Are you hoping that the very title, “Relooted,” which says a lot in itself, will attract attention outside of Africa?
It was a very difficult game to name for a lot of reasons. And the prefix re can mean to undo or to do again. And so, we loved a little bit of a play on words because the museums in the game are essentially looting the artifacts again, but the team is trying to unloot them. And oftentimes, when these artifacts were taken, they were actually referred to as “the loot” at the time they were taken. In the British Museum, next to the Benin Bronzes, there is a photo of that exhibition, and it is captioned, I might be paraphrasing, “the loot.” So, this phrase of loot has actually been used in relation to African cultural heritage for a very, very long time.
A visitor looks at wooden royal statues of the Dahomey kingdom, dated 19th century, at the Quai Branly museum in Paris, France, Nov. 23, 2018. Michel Euler/AP/File Photo
So Relooted, as a game, was well underway when the Louvre Heist happened. A thief stole $102 million worth of jewels, as we can recall. Did the mechanics of that caper influence your game design in any way?

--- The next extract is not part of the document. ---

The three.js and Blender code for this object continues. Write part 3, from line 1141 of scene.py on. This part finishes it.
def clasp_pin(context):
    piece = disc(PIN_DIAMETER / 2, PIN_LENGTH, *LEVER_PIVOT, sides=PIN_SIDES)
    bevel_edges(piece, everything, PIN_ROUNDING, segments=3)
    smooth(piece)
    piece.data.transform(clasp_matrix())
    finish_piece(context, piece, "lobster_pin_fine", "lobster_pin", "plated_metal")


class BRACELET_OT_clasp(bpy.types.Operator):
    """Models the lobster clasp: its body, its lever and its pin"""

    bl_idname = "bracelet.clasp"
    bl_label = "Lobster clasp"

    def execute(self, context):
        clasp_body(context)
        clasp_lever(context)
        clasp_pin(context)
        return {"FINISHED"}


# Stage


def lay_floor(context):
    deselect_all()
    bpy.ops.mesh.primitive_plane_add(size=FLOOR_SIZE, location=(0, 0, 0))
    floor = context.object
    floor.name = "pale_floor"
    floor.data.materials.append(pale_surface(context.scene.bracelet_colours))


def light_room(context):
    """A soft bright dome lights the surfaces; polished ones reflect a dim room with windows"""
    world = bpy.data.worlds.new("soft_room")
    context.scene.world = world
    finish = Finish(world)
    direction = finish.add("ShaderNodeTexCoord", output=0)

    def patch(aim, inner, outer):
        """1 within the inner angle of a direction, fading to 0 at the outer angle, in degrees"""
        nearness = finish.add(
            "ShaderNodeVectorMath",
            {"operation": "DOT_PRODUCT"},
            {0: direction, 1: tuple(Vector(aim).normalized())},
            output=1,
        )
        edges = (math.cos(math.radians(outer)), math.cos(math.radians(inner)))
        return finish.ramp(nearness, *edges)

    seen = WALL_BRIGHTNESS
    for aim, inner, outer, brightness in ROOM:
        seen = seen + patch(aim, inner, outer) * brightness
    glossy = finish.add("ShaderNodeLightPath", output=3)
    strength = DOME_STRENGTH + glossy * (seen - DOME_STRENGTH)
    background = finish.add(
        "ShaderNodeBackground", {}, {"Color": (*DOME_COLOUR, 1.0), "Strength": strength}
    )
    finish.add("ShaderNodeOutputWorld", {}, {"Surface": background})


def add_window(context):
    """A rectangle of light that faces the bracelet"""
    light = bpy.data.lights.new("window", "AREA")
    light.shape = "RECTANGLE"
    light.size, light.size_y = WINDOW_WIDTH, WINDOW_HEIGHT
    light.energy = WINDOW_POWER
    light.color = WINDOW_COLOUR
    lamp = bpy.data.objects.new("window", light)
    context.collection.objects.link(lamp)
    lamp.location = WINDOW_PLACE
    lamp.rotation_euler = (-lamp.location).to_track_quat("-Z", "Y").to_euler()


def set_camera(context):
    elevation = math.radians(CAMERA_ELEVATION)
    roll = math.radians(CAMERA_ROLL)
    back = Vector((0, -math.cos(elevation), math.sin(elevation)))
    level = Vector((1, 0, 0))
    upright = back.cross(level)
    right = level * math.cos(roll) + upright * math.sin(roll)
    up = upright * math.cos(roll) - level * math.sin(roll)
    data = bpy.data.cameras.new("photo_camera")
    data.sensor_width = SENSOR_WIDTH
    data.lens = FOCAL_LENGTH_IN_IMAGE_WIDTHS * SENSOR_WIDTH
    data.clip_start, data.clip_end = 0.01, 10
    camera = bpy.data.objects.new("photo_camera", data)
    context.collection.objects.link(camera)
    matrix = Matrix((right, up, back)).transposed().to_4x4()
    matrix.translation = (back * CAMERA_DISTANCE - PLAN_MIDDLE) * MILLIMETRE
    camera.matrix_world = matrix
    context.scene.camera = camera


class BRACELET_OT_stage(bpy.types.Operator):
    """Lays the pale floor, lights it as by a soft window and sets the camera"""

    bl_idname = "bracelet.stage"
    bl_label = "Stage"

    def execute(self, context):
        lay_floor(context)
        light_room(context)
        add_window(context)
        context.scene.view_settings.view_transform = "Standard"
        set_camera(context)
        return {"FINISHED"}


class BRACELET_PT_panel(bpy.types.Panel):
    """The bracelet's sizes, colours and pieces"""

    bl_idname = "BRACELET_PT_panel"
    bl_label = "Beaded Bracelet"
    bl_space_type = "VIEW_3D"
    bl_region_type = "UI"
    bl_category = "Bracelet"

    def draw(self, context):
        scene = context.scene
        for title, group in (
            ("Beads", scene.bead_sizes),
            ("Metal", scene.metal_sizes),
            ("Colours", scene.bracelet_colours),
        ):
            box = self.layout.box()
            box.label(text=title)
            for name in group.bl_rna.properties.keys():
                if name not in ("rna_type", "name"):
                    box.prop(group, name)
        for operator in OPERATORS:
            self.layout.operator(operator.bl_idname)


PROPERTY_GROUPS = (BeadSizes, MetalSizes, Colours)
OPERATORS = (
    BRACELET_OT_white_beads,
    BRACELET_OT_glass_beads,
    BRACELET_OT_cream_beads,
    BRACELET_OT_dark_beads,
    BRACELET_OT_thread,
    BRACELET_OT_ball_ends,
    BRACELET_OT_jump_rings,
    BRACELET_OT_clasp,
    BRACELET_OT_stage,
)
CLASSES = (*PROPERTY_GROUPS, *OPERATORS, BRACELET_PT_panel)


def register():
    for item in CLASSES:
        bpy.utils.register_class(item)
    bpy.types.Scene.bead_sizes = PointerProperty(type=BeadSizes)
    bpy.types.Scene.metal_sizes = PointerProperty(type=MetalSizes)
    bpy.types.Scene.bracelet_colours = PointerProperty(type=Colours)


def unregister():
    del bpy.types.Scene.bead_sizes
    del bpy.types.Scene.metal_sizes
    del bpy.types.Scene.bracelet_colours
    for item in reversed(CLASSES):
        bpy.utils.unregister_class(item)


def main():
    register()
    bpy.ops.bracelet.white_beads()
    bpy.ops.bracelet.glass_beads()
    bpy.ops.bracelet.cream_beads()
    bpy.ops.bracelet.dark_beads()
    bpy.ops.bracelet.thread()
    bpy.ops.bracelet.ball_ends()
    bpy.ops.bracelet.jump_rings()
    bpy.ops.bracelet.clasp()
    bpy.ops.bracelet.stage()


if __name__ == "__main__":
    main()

It did not. I was very annoyed when that heist happened because if we’d known you just needed a ladder, it would have been a lot simpler game to design, to be honest. And I think we’ve generally had a pretty good response from museum workers who get the idea of the game. But the one criticism museum workers have when they see Relooted is: “What’s the budget for this museum security system?” Because we apparently have the most advanced security systems that museums would never dare to have. But I think the Louvre heist is a great example. I’ve managed to see some of the artifacts in our game in the museums they’re in, in real life. And it is funny how easy it would be, probably, to take those artifacts if you really wanted to. And in the game, we’re just drastically over- complicating the whole thing. So, it was quite funny when we have this like 40-step level to get one of these artifacts, and then in real life just a crane or a ladder would have done most of the trick.
Parts of this interview have been lightly edited for length and clarity.